Modeling code records
**********
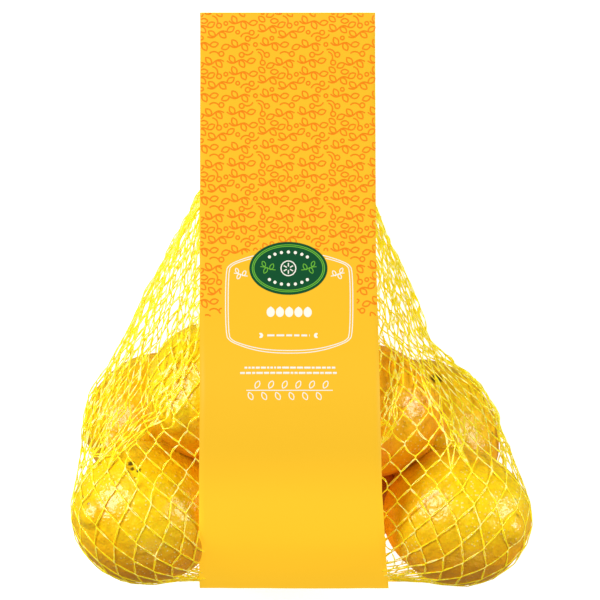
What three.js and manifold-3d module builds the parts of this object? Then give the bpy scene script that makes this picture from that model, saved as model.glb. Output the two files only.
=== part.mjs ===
// A retail net of eight lemons, lying on its back.
// Millimetres. +X is across the bag, +Y runs to the hang header, +Z is up, away from the floor.
// Three sub-parts: the knitted net tight round its fruit, and the front and back film bands that
// are welded to each other and to the net along the header and along the foot.
import * as THREE from 'three';
import { ConvexGeometry } from 'three/addons/geometries/ConvexGeometry.js';
import { mergeVertices } from 'three/addons/utils/BufferGeometryUtils.js';
import Module from 'manifold-3d';

const wasm = await Module();
wasm.setup();

// ---------------------------------------------------------------- driving dimensions
const HEADER_Y = 126.5;          // top edge of both bands
const FOOT_Y = -124.8;           // outermost point of the foot seam
const FILM = 0.5;                // thickness of a band with its weld
const GAP = 0.35;                // air kept between neighbouring sub-parts
const STRAND = 0.8;              // thickness of the net over the fruit
const BRIDGE = 2.5;              // how far the fruit stands out of the net that spans from it to a weld
const CREVICE = 19;              // how deep the hollows between neighbouring fruit go
const TENT_Y = -46;              // where the net's tent starts: the widest girth of the back fruit
const TOE_Y = -92;               // where the net leaves the foot fruit for the foot seam
const REACH = 150;               // half size of a cutting tool that passes right over the bag

const GATHER = { y: 112, x0: -10, x1: 4, z0: 1.2, z1: 4 };   // the net's mouth, under the header
const SEAM = { y: -122, left: -42, right: 37, low: 38, high: 47 };   // the net's foot
const SHOULDERS = [[61, -26.4, 45], [-71.5, -13, 45], [-64.5, 4, 42]];   // where the tent is widest
const GATHER_POINTS = 12;

// Fruit: centre, heading of the blossom end from +X towards +Y, its rise towards +Z, size.
const LEMONS = {
  leftBack: { at: [-62.8, -50.8, 32], heading: 213, rise: 48, length: 72, diameter: 56 },
  midBack: { at: [-0.7, -27.5, 29.8], heading: 15, rise: 8, length: 70, diameter: 56 },
  rightBack: { at: [57.4, -55.6, 30], heading: -52, rise: 30, length: 74, diameter: 54 },
  footBack: { at: [8.3, -84, 29.8], heading: 168, rise: 5, length: 72, diameter: 56 },
  leftMid: { at: [-36, -39, 80.5], heading: 29, rise: -50, length: 72, diameter: 59 },
  rightMid: { at: [30.4, -47.2, 78.3], heading: -10, rise: 0, length: 75, diameter: 57 },
  leftFoot: { at: [-66.7, -89.8, 77], heading: 180, rise: 45, length: 72, diameter: 60 },
  rightFoot: { at: [67.3, -92.6, 76.5], heading: -12, rise: 45, length: 74, diameter: 59 },
};

// The turned shape of every lemon, in shares of its half length and of its radius.
const BODY_REACH = 0.9;
const NIPPLE = { at: 0.8, reach: 0.2, width: 0.26 };
const NECK = { at: -0.86, reach: 0.14, width: 0.30 };
const TIP_RADIUS = 0.2;          // keeps a ring beside a pole from closing
const WHOLE_FACETS = { rings: 16, sides: 24 };
const SPAN_FACETS = { rings: 10, sides: 14 };

const PROFILE_STEPS = 60;        // along the front band's side view
const TURN_STEPS = 12;           // round the back band's turn at the foot
const WELD_RISE = 2;             // height of the front band where its header weld ends

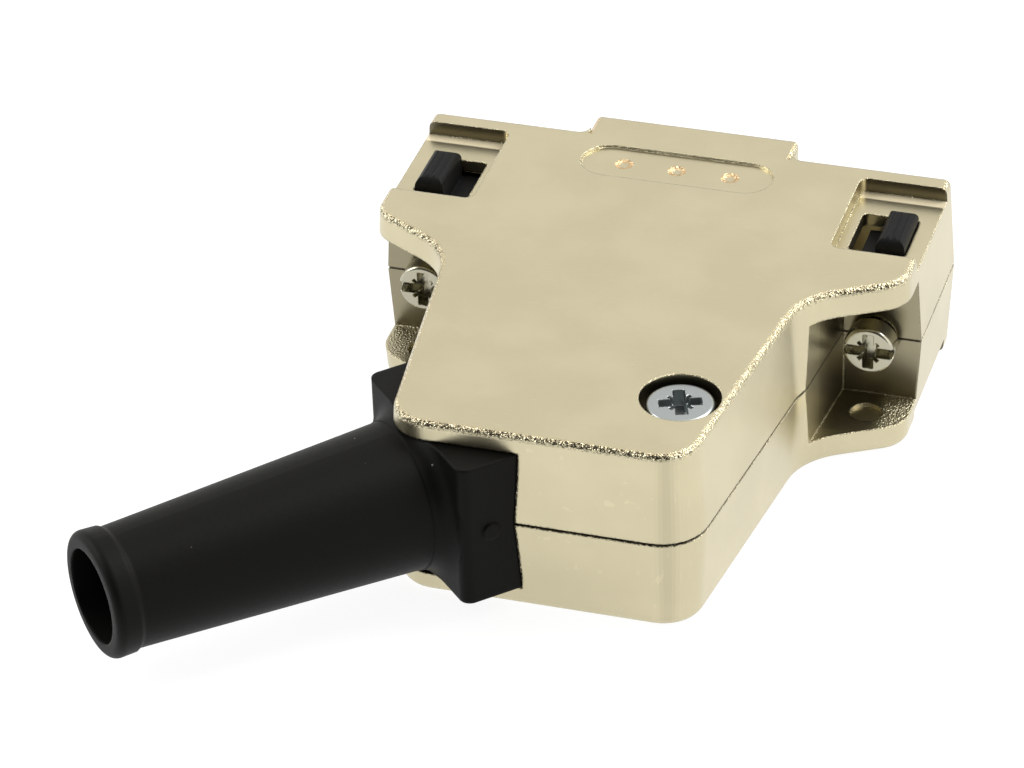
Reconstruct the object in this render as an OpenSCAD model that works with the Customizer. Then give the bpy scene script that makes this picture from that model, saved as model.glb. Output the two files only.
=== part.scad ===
/* [Shells] */
// Width across the ears at the parting plane
hood_w = 40.1; // [39.9:0.1:49]
// Thickness over both shell halves
hood_t = 14.1; // [14:0.1:18]
// Length from the connector face to the rear wall
hood_l = 39.5; // [38:0.5:50]
// Depth of the ears behind the connector face
ear_d = 10.75; // [10.5:0.25:13]
// Body width where it leaves the ears
body_w_front = 28.7; // [28.3:0.1:30]
// Body width at the rear wall
body_w_rear = 21.7; // [20:0.1:26]
// Distance behind the connector face at which the ear corners start
ear_corner_y = 12.6; // [12:0.1:14]
// Radius of the outer ear corners
ear_corner_r = 2.95; // [2:0.05:4]
// Distance behind the connector face of the centre of the hollow waist curve
waist_y = 21; // [20.5:0.5:26]
// Radius of the hollow waist curve
waist_r = 4.8; // [4:0.1:5.5]
// Radius of the rear body corners
body_corner_r = 3.3; // [2.5:0.1:4]
// Rounding of the top and bottom edges
edge_r = 0.5; // [0.3:0.05:0.8]
// Lean of the cast walls from the parting plane to the rounding
draft_in = 0.4; // [0.1:0.05:0.6]
// Small chamfer along the parting line
parting_chamfer = 0.13; // [0.05:0.01:0.25]
// Thickness of the side and rear walls
wall_t = 1.5; // [1.2:0.1:2]
// Thickness of the top and bottom plates
plate_t = 1.45; // [1.2:0.05:2]
// Thickness of the lips that overhang the waist niches
lip_t = 2.05; // [1.6:0.05:2.5]

/* [Connector end] */
// Width of the seat for the connector flange
seat_w = 39.16; // [39:0.01:39.3]
// Height of the seat for the connector flange
seat_h = 12.6; // [12.5:0.05:12.7]
// Corner radius of the seat
seat_r = 2.4; // [1.5:0.1:3]
// Depth of the seat
seat_d = 0.8; // [0.6:0.05:0.9]
// Width of the opening for the rear body of the connector
opening_w = 25.4; // [25.2:0.1:25.8]
// Width of the tongues that overlap the connector flange
tongue_w = 15.5; // [12:0.5:18]
// Length of the tongues in front of the connector face
tongue_l = 2.5; // [1.5:0.1:3.5]
// Thickness of the tongues
tongue_t = 1.65; // [1.2:0.05:2]
// Fillet at the root of the tongues
tongue_fillet = 0.8; // [0.4:0.1:1.2]
// Rounding of the tongue edges
tongue_edge = 0.45; // [0.2:0.05:0.6]

/* [Marking field] */
// Length of the sunken field between the ears
field_l = 14.4; // [10:0.1:18]
// Width of the sunken field
field_w = 4.2; // [3:0.1:5]
// Depth of the sunken field
field_d = 0.2; // [0.1:0.05:0.4]
// Distance of the field centre behind the connector face
field_y = 3.3; // [3:0.1:5]
// Spacing of the three dimples in the field
dimple_pitch = 4; // [3:0.1:5]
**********
- _WHAT IS NEEDED_
Extract each line of the material exactly as it stands.

- _ANSWER TO THIS PROBLEM_
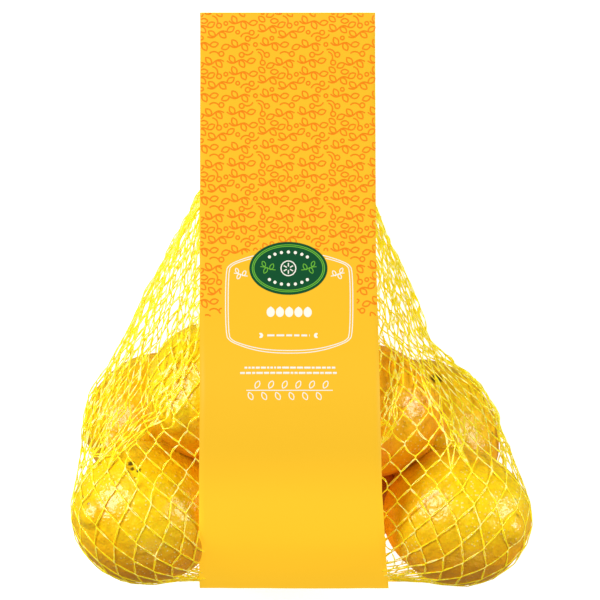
What three.js and manifold-3d module builds the parts of this object? Then give the bpy scene script that makes this picture from that model, saved as model.glb. Output the two files only.
=== part.mjs ===
// A retail net of eight lemons, lying on its back.
// Millimetres. +X is across the bag, +Y runs to the hang header, +Z is up, away from the floor.
// Three sub-parts: the knitted net tight round its fruit, and the front and back film bands that
// are welded to each other and to the net along the header and along the foot.
import * as THREE from 'three';
import { ConvexGeometry } from 'three/addons/geometries/ConvexGeometry.js';
import { mergeVertices } from 'three/addons/utils/BufferGeometryUtils.js';
import Module from 'manifold-3d';

const wasm = await Module();
wasm.setup();

// ---------------------------------------------------------------- driving dimensions
const HEADER_Y = 126.5;          // top edge of both bands
const FOOT_Y = -124.8;           // outermost point of the foot seam
const FILM = 0.5;                // thickness of a band with its weld
const GAP = 0.35;                // air kept between neighbouring sub-parts
const STRAND = 0.8;              // thickness of the net over the fruit
const BRIDGE = 2.5;              // how far the fruit stands out of the net that spans from it to a weld
const CREVICE = 19;              // how deep the hollows between neighbouring fruit go
const TENT_Y = -46;              // where the net's tent starts: the widest girth of the back fruit
const TOE_Y = -92;               // where the net leaves the foot fruit for the foot seam
const REACH = 150;               // half size of a cutting tool that passes right over the bag

const GATHER = { y: 112, x0: -10, x1: 4, z0: 1.2, z1: 4 };   // the net's mouth, under the header
const SEAM = { y: -122, left: -42, right: 37, low: 38, high: 47 };   // the net's foot
const SHOULDERS = [[61, -26.4, 45], [-71.5, -13, 45], [-64.5, 4, 42]];   // where the tent is widest
const GATHER_POINTS = 12;

// Fruit: centre, heading of the blossom end from +X towards +Y, its rise towards +Z, size.
const LEMONS = {
  leftBack: { at: [-62.8, -50.8, 32], heading: 213, rise: 48, length: 72, diameter: 56 },
  midBack: { at: [-0.7, -27.5, 29.8], heading: 15, rise: 8, length: 70, diameter: 56 },
  rightBack: { at: [57.4, -55.6, 30], heading: -52, rise: 30, length: 74, diameter: 54 },
  footBack: { at: [8.3, -84, 29.8], heading: 168, rise: 5, length: 72, diameter: 56 },
  leftMid: { at: [-36, -39, 80.5], heading: 29, rise: -50, length: 72, diameter: 59 },
  rightMid: { at: [30.4, -47.2, 78.3], heading: -10, rise: 0, length: 75, diameter: 57 },
  leftFoot: { at: [-66.7, -89.8, 77], heading: 180, rise: 45, length: 72, diameter: 60 },
  rightFoot: { at: [67.3, -92.6, 76.5], heading: -12, rise: 45, length: 74, diameter: 59 },
};

// The turned shape of every lemon, in shares of its half length and of its radius.
const BODY_REACH = 0.9;
const NIPPLE = { at: 0.8, reach: 0.2, width: 0.26 };
const NECK = { at: -0.86, reach: 0.14, width: 0.30 };
const TIP_RADIUS = 0.2;          // keeps a ring beside a pole from closing
const WHOLE_FACETS = { rings: 16, sides: 24 };
const SPAN_FACETS = { rings: 10, sides: 14 };

const PROFILE_STEPS = 60;        // along the front band's side view
const TURN_STEPS = 12;           // round the back band's turn at the foot
const WELD_RISE = 2;             // height of the front band where its header weld ends

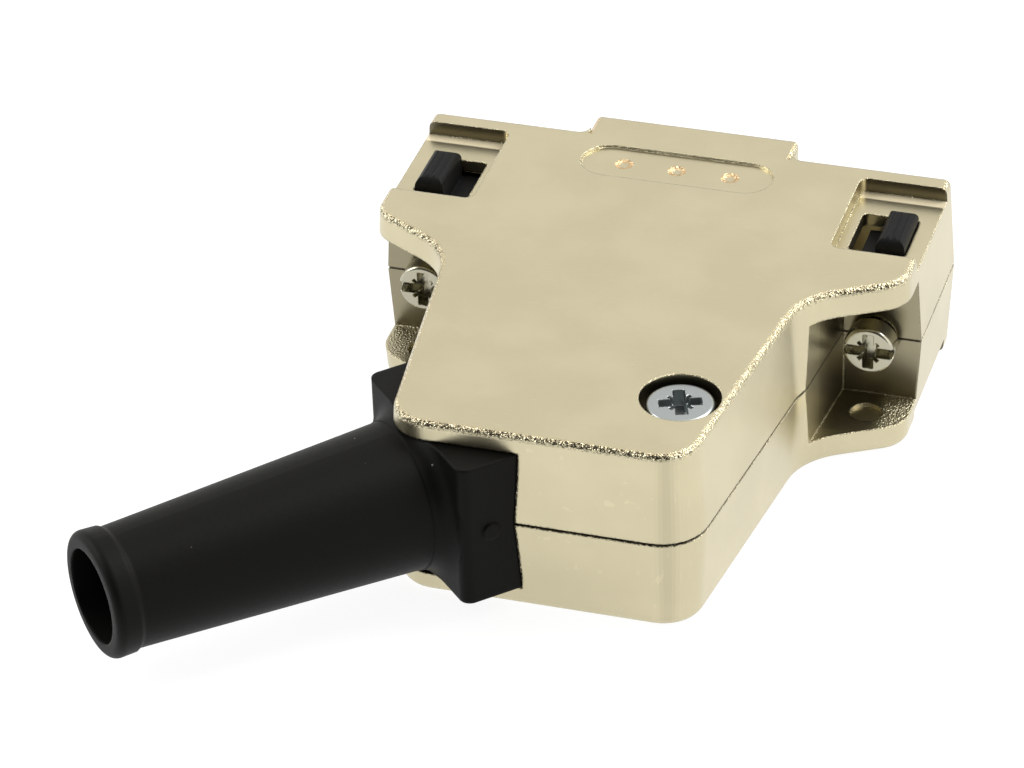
Reconstruct the object in this render as an OpenSCAD model that works with the Customizer. Then give the bpy scene script that makes this picture from that model, saved as model.glb. Output the two files only.
=== part.scad ===
/* [Shells] */
// Width across the ears at the parting plane
hood_w = 40.1; // [39.9:0.1:49]
// Thickness over both shell halves
hood_t = 14.1; // [14:0.1:18]
// Length from the connector face to the rear wall
hood_l = 39.5; // [38:0.5:50]
// Depth of the ears behind the connector face
ear_d = 10.75; // [10.5:0.25:13]
// Body width where it leaves the ears
body_w_front = 28.7; // [28.3:0.1:30]
// Body width at the rear wall
body_w_rear = 21.7; // [20:0.1:26]
// Distance behind the connector face at which the ear corners start
ear_corner_y = 12.6; // [12:0.1:14]
// Radius of the outer ear corners
ear_corner_r = 2.95; // [2:0.05:4]
// Distance behind the connector face of the centre of the hollow waist curve
waist_y = 21; // [20.5:0.5:26]
// Radius of the hollow waist curve
waist_r = 4.8; // [4:0.1:5.5]
// Radius of the rear body corners
body_corner_r = 3.3; // [2.5:0.1:4]
// Rounding of the top and bottom edges
edge_r = 0.5; // [0.3:0.05:0.8]
// Lean of the cast walls from the parting plane to the rounding
draft_in = 0.4; // [0.1:0.05:0.6]
// Small chamfer along the parting line
parting_chamfer = 0.13; // [0.05:0.01:0.25]
// Thickness of the side and rear walls
wall_t = 1.5; // [1.2:0.1:2]
// Thickness of the top and bottom plates
plate_t = 1.45; // [1.2:0.05:2]
// Thickness of the lips that overhang the waist niches
lip_t = 2.05; // [1.6:0.05:2.5]

/* [Connector end] */
// Width of the seat for the connector flange
seat_w = 39.16; // [39:0.01:39.3]
// Height of the seat for the connector flange
seat_h = 12.6; // [12.5:0.05:12.7]
// Corner radius of the seat
seat_r = 2.4; // [1.5:0.1:3]
// Depth of the seat
seat_d = 0.8; // [0.6:0.05:0.9]
// Width of the opening for the rear body of the connector
opening_w = 25.4; // [25.2:0.1:25.8]
// Width of the tongues that overlap the connector flange
tongue_w = 15.5; // [12:0.5:18]
// Length of the tongues in front of the connector face
tongue_l = 2.5; // [1.5:0.1:3.5]
// Thickness of the tongues
tongue_t = 1.65; // [1.2:0.05:2]
// Fillet at the root of the tongues
tongue_fillet = 0.8; // [0.4:0.1:1.2]
// Rounding of the tongue edges
tongue_edge = 0.45; // [0.2:0.05:0.6]

/* [Marking field] */
// Length of the sunken field between the ears
field_l = 14.4; // [10:0.1:18]
// Width of the sunken field
field_w = 4.2; // [3:0.1:5]
// Depth of the sunken field
field_d = 0.2; // [0.1:0.05:0.4]
// Distance of the field centre behind the connector face
field_y = 3.3; // [3:0.1:5]
// Spacing of the three dimples in the field
dimple_pitch = 4; // [3:0.1:5]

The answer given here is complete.